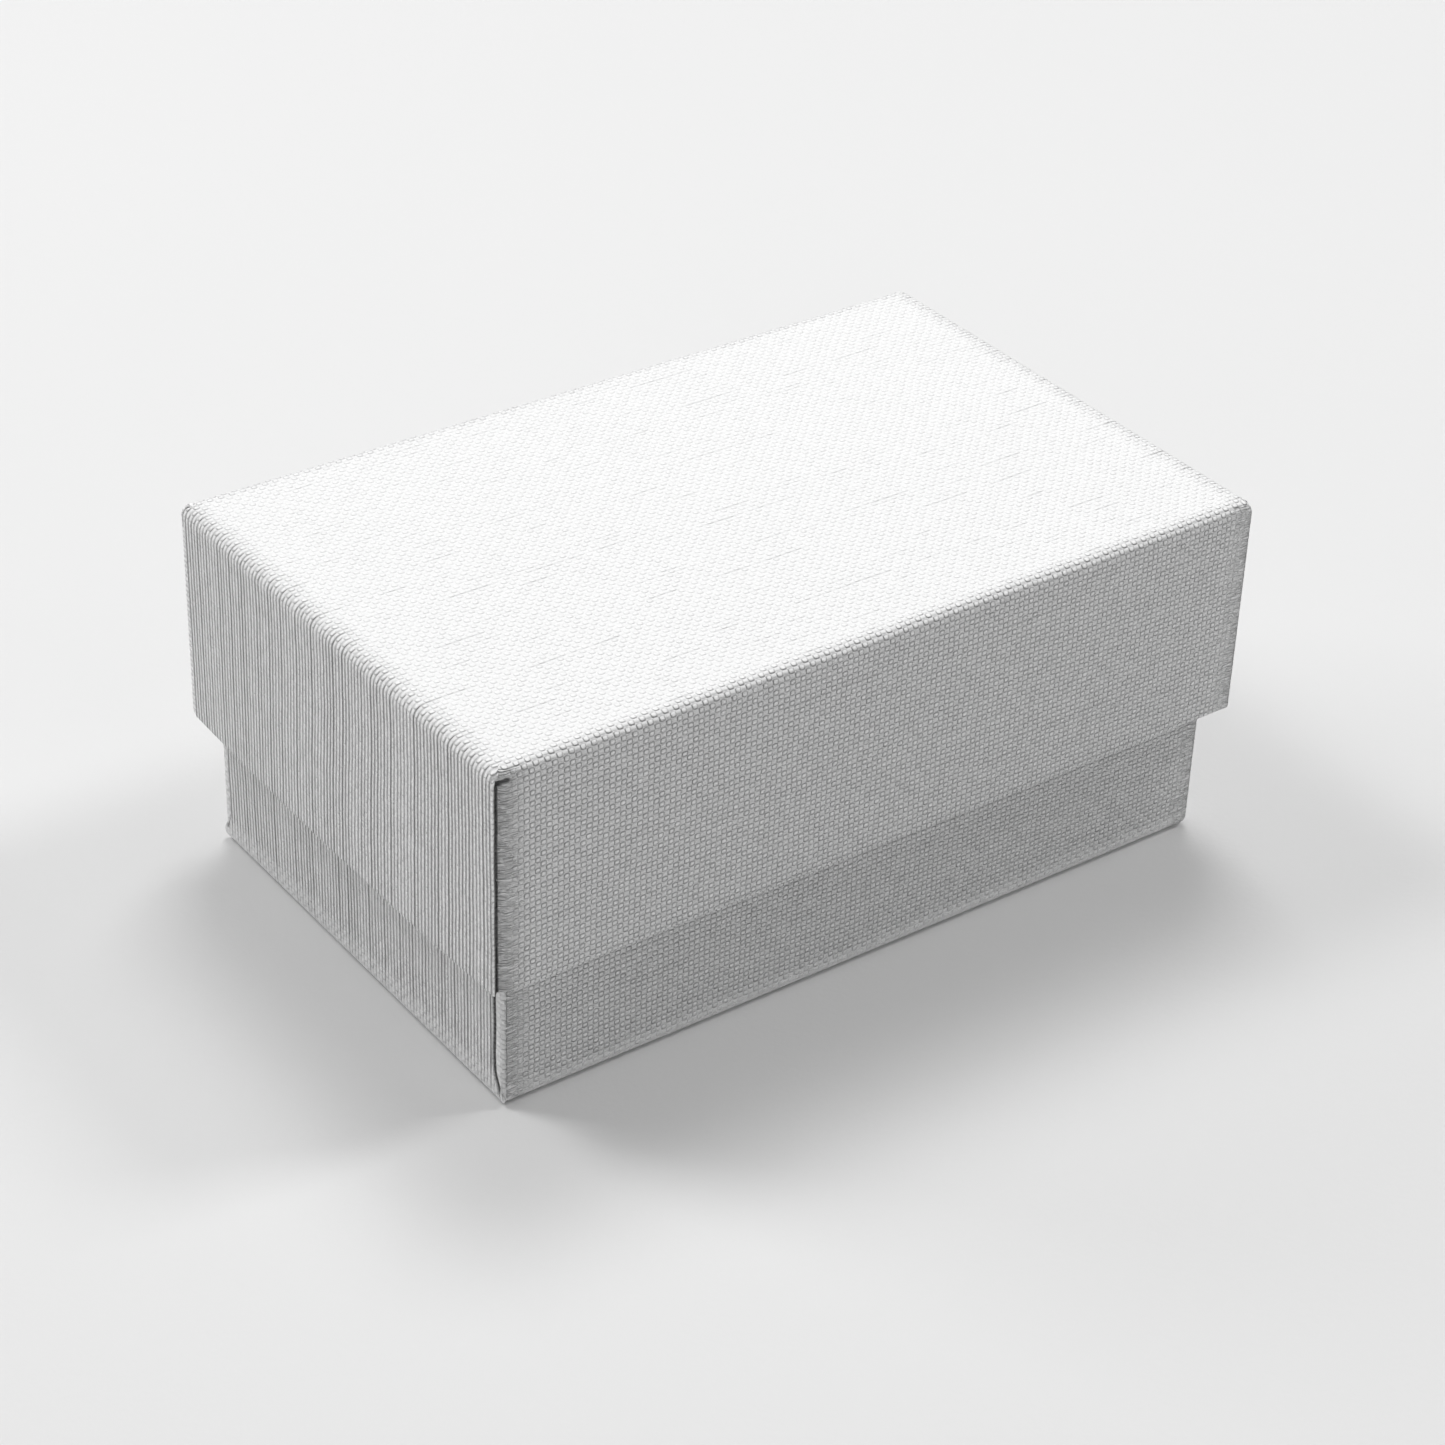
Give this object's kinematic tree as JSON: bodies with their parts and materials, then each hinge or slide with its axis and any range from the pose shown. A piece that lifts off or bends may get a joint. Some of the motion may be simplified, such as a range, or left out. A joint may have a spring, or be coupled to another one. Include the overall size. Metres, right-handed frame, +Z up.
{
  "type": "jewelry gift box",
  "caption": "Closed rigid gift box for jewellery, in white linen-embossed paper over greyboard, with a deep lift-off lid and a lift-out velvet pad for rings, earrings and chains.",
  "frame": {"origin": "middle of the underside of the closed box, on the surface that it stands on", "axes": "+X along the long side, +Y along the short side, +Z up, the way that the lid and the pad lift out. The thumb notch of the pad is at -Y, the front."},
  "size_m": [0.08, 0.051, 0.035],
  "materials": {
    "linen_paper": "matte",
    "greyboard": "matte",
    "kraft_tape": "matte",
    "lining_paper": "matte",
    "white_foam": "matte",
    "pad_card": "matte",
    "pad_velvet": "matte"
  },
  "bodies": {
    "base": {"base_board": "greyboard", "base_corner_tape_front_left": "kraft_tape", "base_corner_tape_front_right": "kraft_tape", "base_corner_tape_back_left": "kraft_tape", "base_corner_tape_back_right": "kraft_tape", "base_cover": "linen_paper", "base_lining": "lining_paper", "foam_block": "white_foam"},
    "pad": {"pad_card": "pad_card", "pad_sponge": "white_foam", "pad_velvet": "pad_velvet"},
    "lid": {"lid_board": "greyboard", "lid_corner_tape_front_left": "kraft_tape", "lid_corner_tape_front_right": "kraft_tape", "lid_corner_tape_back_left": "kraft_tape", "lid_corner_tape_back_right": "kraft_tape", "lid_cover": "linen_paper", "lid_lining": "lining_paper"}
  },
  "joints": [
    {"name": "pad_lift", "type": "slide", "parent": "base", "child": "pad", "axis": [0, 0, 1], "range_m": [0, 0.03]},
    {"name": "lid_lift", "type": "slide", "parent": "pad", "child": "lid", "axis": [0, 0, 1], "range_m": [0, 0.045]}
  ]
}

- - - - - - -

→ **Task requirements**:
Copy all data exactly, start to finish.

→ **Solution below**:
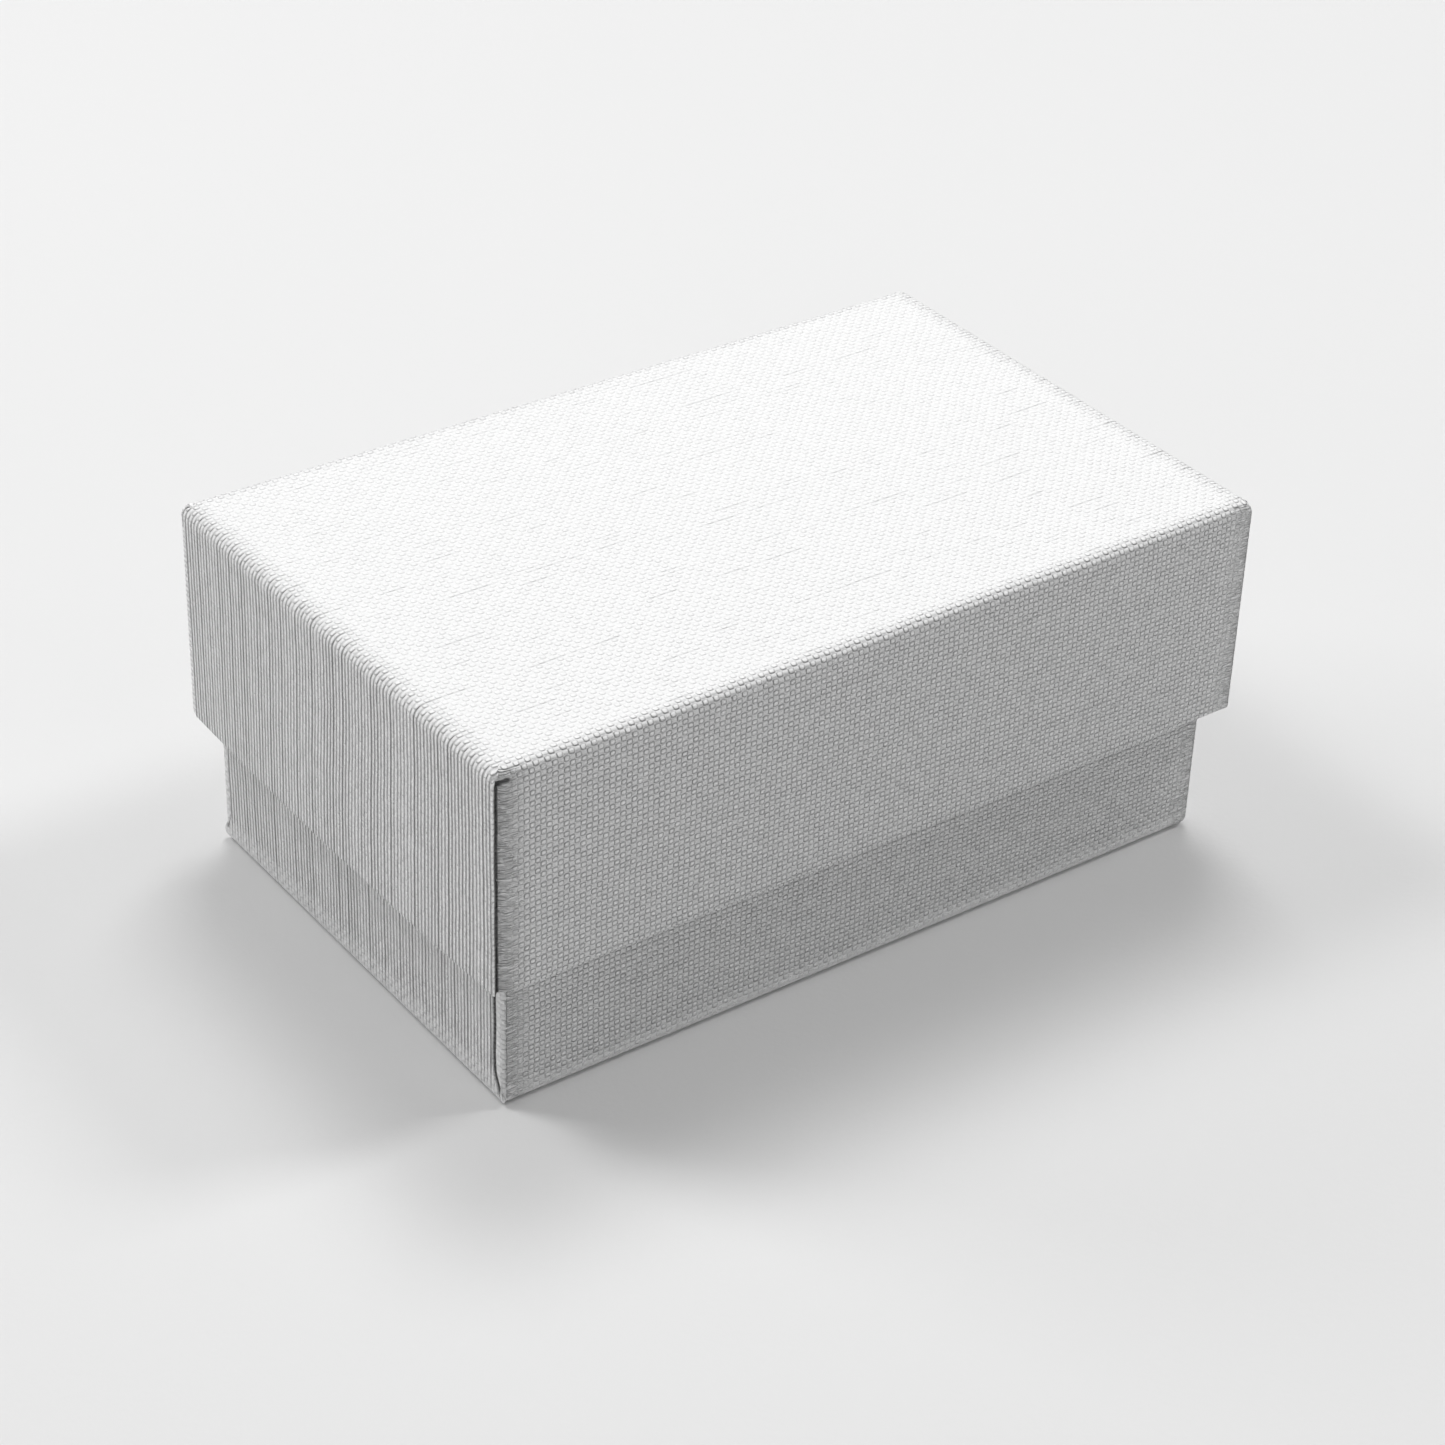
Give this object's kinematic tree as JSON: bodies with their parts and materials, then each hinge or slide with its axis and any range from the pose shown. A piece that lifts off or bends may get a joint. Some of the motion may be simplified, such as a range, or left out. A joint may have a spring, or be coupled to another one. Include the overall size. Metres, right-handed frame, +Z up.
{
  "type": "jewelry gift box",
  "caption": "Closed rigid gift box for jewellery, in white linen-embossed paper over greyboard, with a deep lift-off lid and a lift-out velvet pad for rings, earrings and chains.",
  "frame": {"origin": "middle of the underside of the closed box, on the surface that it stands on", "axes": "+X along the long side, +Y along the short side, +Z up, the way that the lid and the pad lift out. The thumb notch of the pad is at -Y, the front."},
  "size_m": [0.08, 0.051, 0.035],
  "materials": {
    "linen_paper": "matte",
    "greyboard": "matte",
    "kraft_tape": "matte",
    "lining_paper": "matte",
    "white_foam": "matte",
    "pad_card": "matte",
    "pad_velvet": "matte"
  },
  "bodies": {
    "base": {"base_board": "greyboard", "base_corner_tape_front_left": "kraft_tape", "base_corner_tape_front_right": "kraft_tape", "base_corner_tape_back_left": "kraft_tape", "base_corner_tape_back_right": "kraft_tape", "base_cover": "linen_paper", "base_lining": "lining_paper", "foam_block": "white_foam"},
    "pad": {"pad_card": "pad_card", "pad_sponge": "white_foam", "pad_velvet": "pad_velvet"},
    "lid": {"lid_board": "greyboard", "lid_corner_tape_front_left": "kraft_tape", "lid_corner_tape_front_right": "kraft_tape", "lid_corner_tape_back_left": "kraft_tape", "lid_corner_tape_back_right": "kraft_tape", "lid_cover": "linen_paper", "lid_lining": "lining_paper"}
  },
  "joints": [
    {"name": "pad_lift", "type": "slide", "parent": "base", "child": "pad", "axis": [0, 0, 1], "range_m": [0, 0.03]},
    {"name": "lid_lift", "type": "slide", "parent": "pad", "child": "lid", "axis": [0, 0, 1], "range_m": [0, 0.045]}
  ]
}